Required work: Please output the data below exactly as given, starting at its first line and stopping after the line that contains "each end in X.".

Collected data:

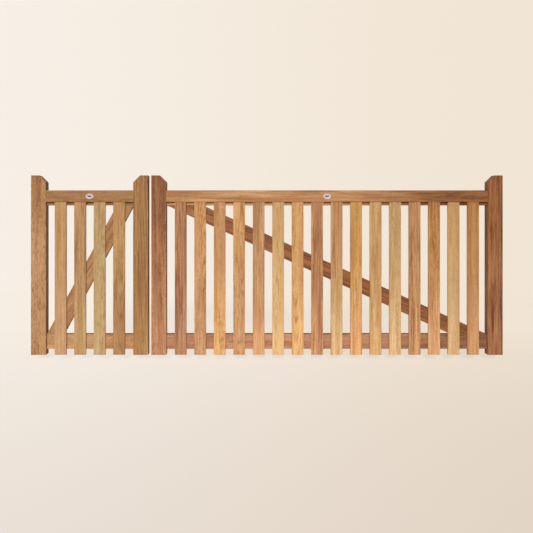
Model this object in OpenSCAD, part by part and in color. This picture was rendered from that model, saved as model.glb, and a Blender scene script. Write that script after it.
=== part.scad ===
// Split driveway gate: a narrow and a wide leaf of hardwood palisade, each hung on two hook-and-band hinges.
// Each leaf has two stiles, two rails tenoned through them, a diagonal brace and a row of flat pales.
// Origin: centre of the mounting face of the lower left hook plate. +X runs along the gate towards the
// wide leaf, the leaves' show side faces -Y and +Z is up. The posts' faces are the planes at each end in X.

/* [Leaves] */
// Width of the narrow leaf, hung on the left
left_leaf_w = 900; // [760:10:1200]
// Width of the wide leaf, hung on the right
right_leaf_w = 2700; // [2200:10:3300]
// Height of the stiles, from their feet
gate_h = 1380; // [1100:10:1800]
// Gap between the two leaves where they meet
meeting_gap = 24; // [15:1:30]
// Gap between each hanging stile and its post
hanging_gap = 12; // [10:1:15]

/* [Frame] */
// Face width of a stile
stile_w = 115; // [95:1:140]
// Thickness of a stile and of the top rail
stile_t = 70; // [60:1:95]
// Size of the 45 degree bevel on a stile's inner top corner
stile_bevel = 52; // [20:1:60]
// Height of a stile's horn above the top rail
horn_h = 115; // [70:1:150]
// Height of the top rail
top_rail_h = 115; // [95:1:150]
// Height of the rebate that houses the pales' heads under the top rail's front lip
rebate_h = 25; // [15:1:40]
// Height of the bottom rail
bottom_rail_h = 115; // [95:1:150]
// Height of the bottom rail's underside above the stiles' feet
bottom_rail_lift = 42; // [20:1:80]
// Face width of the diagonal brace
brace_w = 115; // [70:1:140]
// Thickness of the bottom rail and the brace, which lie flush with the back
back_t = 45; // [35:1:50]
// Thickness of a rail's tenon
tenon_t = 22; // [16:1:28]
// Shoulder above and below a tenon
tenon_shoulder = 12; // [8:1:20]

/* [Pales] */
// Width of a pale
pale_w = 90; // [70:1:110]
// Thickness of a pale
pale_t = 20; // [15:1:25]
// Gap between a stile and the pale beside it
pale_end_gap = 65; // [30:1:80]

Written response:
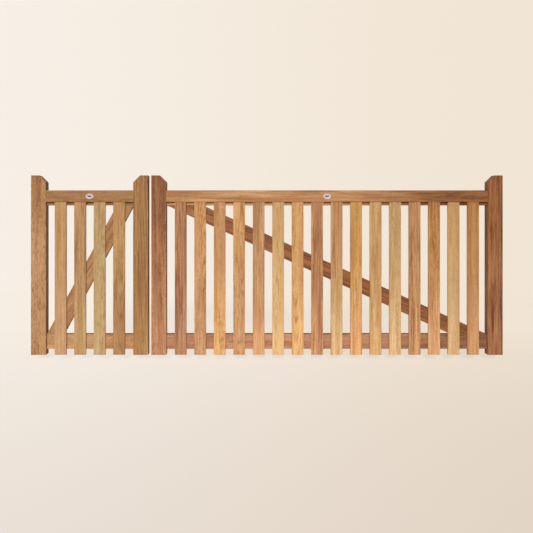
Model this object in OpenSCAD, part by part and in color. This picture was rendered from that model, saved as model.glb, and a Blender scene script. Write that script after it.
=== part.scad ===
// Split driveway gate: a narrow and a wide leaf of hardwood palisade, each hung on two hook-and-band hinges.
// Each leaf has two stiles, two rails tenoned through them, a diagonal brace and a row of flat pales.
// Origin: centre of the mounting face of the lower left hook plate. +X runs along the gate towards the
// wide leaf, the leaves' show side faces -Y and +Z is up. The posts' faces are the planes at each end in X.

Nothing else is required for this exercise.